◆ **What to work on**:
Every line of the material below must be repeated exactly.

◆ **Raw data**:
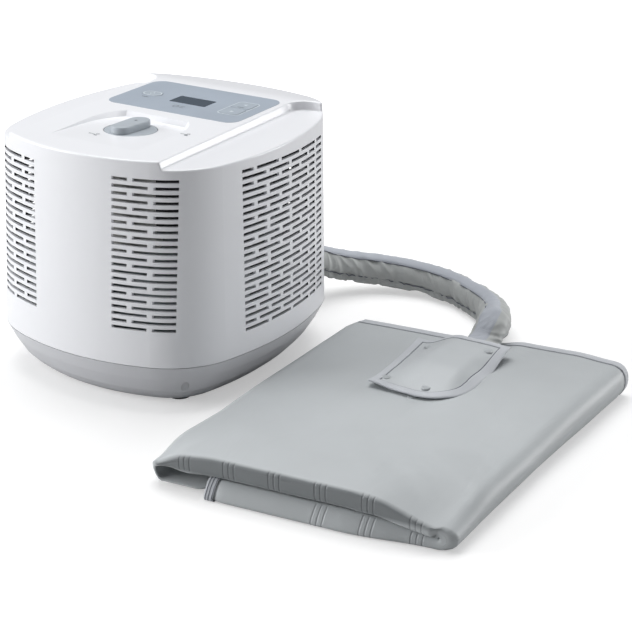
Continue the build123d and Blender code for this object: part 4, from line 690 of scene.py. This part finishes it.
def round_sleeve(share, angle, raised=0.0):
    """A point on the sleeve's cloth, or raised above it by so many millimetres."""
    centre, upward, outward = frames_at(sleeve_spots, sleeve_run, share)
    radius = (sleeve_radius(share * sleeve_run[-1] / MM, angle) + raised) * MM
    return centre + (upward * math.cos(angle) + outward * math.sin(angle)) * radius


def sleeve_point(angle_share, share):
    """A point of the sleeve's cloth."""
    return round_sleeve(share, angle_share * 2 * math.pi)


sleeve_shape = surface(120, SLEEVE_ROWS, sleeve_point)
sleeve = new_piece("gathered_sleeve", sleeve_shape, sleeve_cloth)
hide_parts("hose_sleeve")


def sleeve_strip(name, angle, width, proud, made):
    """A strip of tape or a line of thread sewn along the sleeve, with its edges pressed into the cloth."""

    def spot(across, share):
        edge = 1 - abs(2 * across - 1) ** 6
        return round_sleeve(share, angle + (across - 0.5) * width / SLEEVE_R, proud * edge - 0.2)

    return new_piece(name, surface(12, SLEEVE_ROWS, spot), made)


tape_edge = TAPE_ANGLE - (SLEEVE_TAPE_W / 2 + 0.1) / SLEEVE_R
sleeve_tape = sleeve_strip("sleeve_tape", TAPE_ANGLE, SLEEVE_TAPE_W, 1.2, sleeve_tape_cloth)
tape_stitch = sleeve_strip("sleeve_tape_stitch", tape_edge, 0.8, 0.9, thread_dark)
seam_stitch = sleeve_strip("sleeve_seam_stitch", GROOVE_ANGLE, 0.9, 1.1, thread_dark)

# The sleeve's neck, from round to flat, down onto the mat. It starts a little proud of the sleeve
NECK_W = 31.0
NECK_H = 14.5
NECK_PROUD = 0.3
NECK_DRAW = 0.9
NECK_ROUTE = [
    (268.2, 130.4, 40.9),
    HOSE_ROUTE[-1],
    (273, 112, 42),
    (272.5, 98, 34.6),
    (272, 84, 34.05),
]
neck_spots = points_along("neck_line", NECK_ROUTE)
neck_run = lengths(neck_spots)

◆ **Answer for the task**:
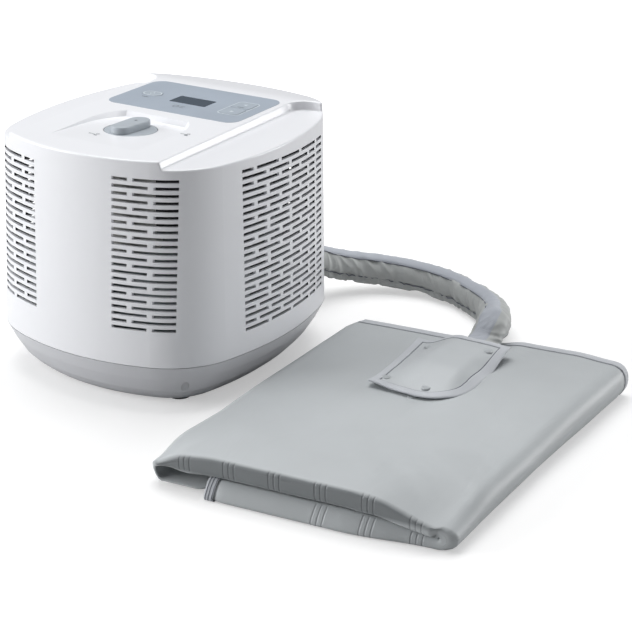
Continue the build123d and Blender code for this object: part 4, from line 690 of scene.py. This part finishes it.
def round_sleeve(share, angle, raised=0.0):
    """A point on the sleeve's cloth, or raised above it by so many millimetres."""
    centre, upward, outward = frames_at(sleeve_spots, sleeve_run, share)
    radius = (sleeve_radius(share * sleeve_run[-1] / MM, angle) + raised) * MM
    return centre + (upward * math.cos(angle) + outward * math.sin(angle)) * radius


def sleeve_point(angle_share, share):
    """A point of the sleeve's cloth."""
    return round_sleeve(share, angle_share * 2 * math.pi)


sleeve_shape = surface(120, SLEEVE_ROWS, sleeve_point)
sleeve = new_piece("gathered_sleeve", sleeve_shape, sleeve_cloth)
hide_parts("hose_sleeve")


def sleeve_strip(name, angle, width, proud, made):
    """A strip of tape or a line of thread sewn along the sleeve, with its edges pressed into the cloth."""

    def spot(across, share):
        edge = 1 - abs(2 * across - 1) ** 6
        return round_sleeve(share, angle + (across - 0.5) * width / SLEEVE_R, proud * edge - 0.2)

    return new_piece(name, surface(12, SLEEVE_ROWS, spot), made)


tape_edge = TAPE_ANGLE - (SLEEVE_TAPE_W / 2 + 0.1) / SLEEVE_R
sleeve_tape = sleeve_strip("sleeve_tape", TAPE_ANGLE, SLEEVE_TAPE_W, 1.2, sleeve_tape_cloth)
tape_stitch = sleeve_strip("sleeve_tape_stitch", tape_edge, 0.8, 0.9, thread_dark)
seam_stitch = sleeve_strip("sleeve_seam_stitch", GROOVE_ANGLE, 0.9, 1.1, thread_dark)

# The sleeve's neck, from round to flat, down onto the mat. It starts a little proud of the sleeve
NECK_W = 31.0
NECK_H = 14.5
NECK_PROUD = 0.3
NECK_DRAW = 0.9
NECK_ROUTE = [
    (268.2, 130.4, 40.9),
    HOSE_ROUTE[-1],
    (273, 112, 42),
    (272.5, 98, 34.6),
    (272, 84, 34.05),
]
neck_spots = points_along("neck_line", NECK_ROUTE)
neck_run = lengths(neck_spots)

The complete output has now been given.